Pis encore, Me Zalani a noté qu’une autre condition « inadmissible » est contenue dans cette loi, fixant des périodes de présence limitées entre le début et la fin des expérimentations.
« Tout se passe comme si les émanations radioactives pouvaient s’arrêter subitement au 31 décembre 1967 et ne pouvaient atteindre les mêmes personnes ayant résidé ou séjourné dans son rayon d’action au lendemain de cette date butoir », s’étonne le juriste.
Pour lui, la solution à cette situation réside dans l’accélération des négociations afin d’aboutir à une convention bilatérale algéro-francaise en vertu de laquelle la France prendrait en charge les victimes et réparerait, entre autres, les dommage occasionnés à l’environnement.
Il a suggéré également que la question soit entendue et traitée à la Cour internationale de justice. De son côté, le professeur à la faculté de Droit d’Alger, Me Mohammed Mahieddine, a considéré, dans une intervention sur la responsabilité internationale de la France suite à ses essais nucléaires en Algérie, que la loi française du 5 janvier 2010 constitue une « nouvelle étape importante ».

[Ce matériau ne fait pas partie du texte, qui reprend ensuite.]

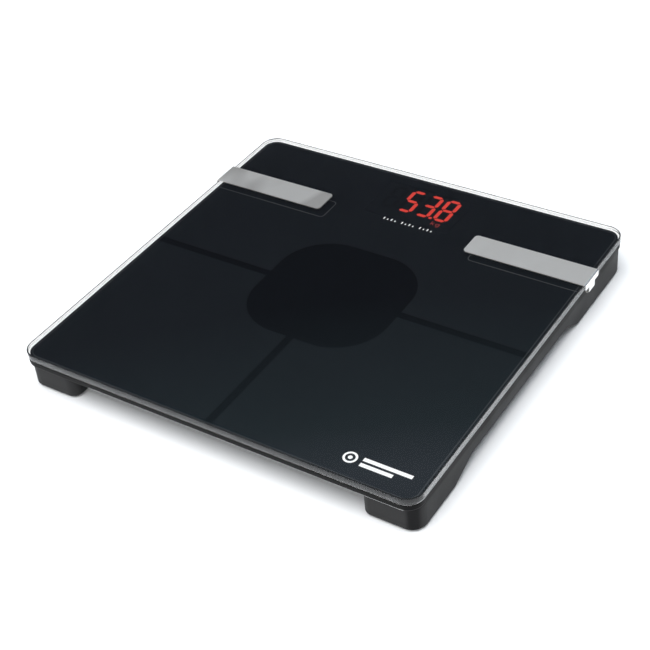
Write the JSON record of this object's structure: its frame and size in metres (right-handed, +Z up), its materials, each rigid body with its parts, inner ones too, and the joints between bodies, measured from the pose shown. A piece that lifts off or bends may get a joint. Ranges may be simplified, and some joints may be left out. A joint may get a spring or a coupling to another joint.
{
  "type": "digital bathroom scale",
  "caption": "Square glass-topped digital body scale with two steel electrode strips, a red segment display, a dark casing on corner blocks with sprung weighing feet.",
  "frame": {"origin": "on the floor, under the centre of the scale", "axes": "+Z up, +Y from the standing edge towards the display, +X to the right of the user"},
  "size_m": [0.304, 0.3, 0.0306],
  "materials": {
    "glass": "clear tempered float glass with a ground and polished edge",
    "black_enamel": "black enamel seen through the glass, with slightly lighter electrode zones",
    "white_enamel": "narrow white enamel border seen through the glass",
    "white_foam": "white closed-cell foam bonding tape",
    "mask": "matte black display mask",
    "lit_red": "red light guide, lit",
    "smoked": "smoked light guide, unlit",
    "display_plastic": "white reflector plastic",
    "tinned_steel": "tinned leads and end caps",
    "black_foam": "black foam",
    "circuit_board": "green solder mask on glass laminate",
    "chip_plastic": "black moulding compound",
    "casing": "dark grey fine-textured moulded ABS",
    "contact_steel": "nickel-plated spring steel",
    "clear_adhesive": "thin clear adhesive",
    "screw_steel": "zinc-plated steel screws",
    "battery_jacket": "plain printed battery jacket",
    "electrode_steel": "satin stainless steel, brushed along its length",
    "lead_red": "red insulated lead",
    "lead_white": "white insulated lead",
    "pad_rubber": "black anti-slip rubber",
    "foot_plastic": "black moulded plastic",
    "cell_steel": "stamped spring steel"
  },
  "bodies": {
    "root": {"base_casing": "casing", "battery_1": "battery_jacket", "battery_2": "battery_jacket", "battery_3": "battery_jacket", "board_chips": "chip_plastic", "board_passives": "tinned_steel", "board_screws": "screw_steel", "bonding_tape": "white_foam", "border_print": "white_enamel", "contact_plates": "contact_steel", "contact_springs": "contact_steel", "display_foam": "black_foam", "display_housing": "display_plastic", "display_leads": "tinned_steel", "display_mask": "mask", "electrode_lead_left": "lead_white", "electrode_lead_right": "lead_white", "electrode_strip_left": "electrode_steel", "electrode_strip_right": "electrode_steel", "glass_platform": "glass", "glass_print": "black_enamel", "lit_segments": "lit_red", "load_cell_frame_back_left": "cell_steel", "load_cell_frame_back_right": "cell_steel", "load_cell_frame_front_left": "cell_steel", "load_cell_frame_front_right": "cell_steel", "load_cell_holder_back_left": "foot_plastic", "load_cell_holder_back_right": "foot_plastic", "load_cell_holder_front_left": "foot_plastic", "load_cell_holder_front_right": "foot_plastic", "load_cell_lead_back_left": "lead_red", "load_cell_lead_back_right": "lead_red", "load_cell_lead_front_left": "lead_red", "load_cell_lead_front_right": "lead_red", "load_cell_screws": "screw_steel", "main_board": "circuit_board", "strip_adhesive": "clear_adhesive", "tact_switch": "chip_plastic", "unlit_segments": "smoked"},
    "foot_front_left": {"foot_cap_front_left": "foot_plastic", "foot_pad_front_left": "pad_rubber", "load_cell_tongue_front_left": "cell_steel"},
    "foot_front_right": {"foot_cap_front_right": "foot_plastic", "foot_pad_front_right": "pad_rubber", "load_cell_tongue_front_right": "cell_steel"},
    "foot_back_left": {"foot_cap_back_left": "foot_plastic", "foot_pad_back_left": "pad_rubber", "load_cell_tongue_back_left": "cell_steel"},
    "foot_back_right": {"foot_cap_back_right": "foot_plastic", "foot_pad_back_right": "pad_rubber", "load_cell_tongue_back_right": "cell_steel"},
    "unit_button": {"unit_button": "casing", "switch_plunger": "mask"},
    "battery_door": {"battery_door": "casing"}
  },
  "joints": [
    {"name": "foot_front_left_press", "type": "slide", "parent": "root", "child": "foot_front_left", "axis": [0, 0, 1], "range_m": [0, 0.0006], "stiffness_N_per_m": 8000},
    {"name": "foot_front_right_press", "type": "slide", "parent": "root", "child": "foot_front_right", "axis": [0, 0, 1], "range_m": [0, 0.0006], "stiffness_N_per_m": 8000},
    {"name": "foot_back_left_press", "type": "slide", "parent": "root", "child": "foot_back_left", "axis": [0, 0, 1], "range_m": [0, 0.0006], "stiffness_N_per_m": 8000},
    {"name": "foot_back_right_press", "type": "slide", "parent": "root", "child": "foot_back_right", "axis": [0, 0, 1], "range_m": [0, 0.0006], "stiffness_N_per_m": 8000},
    {"name": "unit_button_press", "type": "slide", "parent": "root", "child": "unit_button", "axis": [0, 0, 1], "range_m": [0, 0.0008], "stiffness_N_per_m": 600},
    {"name": "battery_door_slide", "type": "slide", "parent": "root", "child": "battery_door", "axis": [0, -1, 0], "range_m": [0, 0.044]}
  ]
}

« Cette loi est un pas en dépit du fait qu’elle soit formulée de manière ambiguë, en raison de l’exclusion des victimes algériennes.
Sa promulgation confirme, indirectement, la reconnaissance tacite de la responsabilité de l’Etat français », a-t-il dit. Il a estimé que la France est contrainte d’élargir son application aux victimes algériennes et prendre en charge aussi la réhabilitation des sites d’essais nucléaires, conformément à la législation internationale.
« Il est temps pour l’Algérie d’utiliser ses armes juridiques pour arracher son droit à la France », a affirmé Me Mahieddine, qui a souligné, dans ce contexte, que la France à tout à fait ignoré le volet environnement qui demeure un point important dans les lois internationales.
Pour sa part, l’avocate à la Cour d’Alger Fatima Ben Braham a abordé le thème des archives, assurant qu’elles doivent être considérées comme une question de souveraineté nationale et leur recouvrement une « nécessité absolue ».
Elle a appelé, de ce fait, à ce que les archives militaires françaises depuis la colonisation soient révélées à l’opinion publique et surtout à ceux qui les réclament pour défendre leurs droits.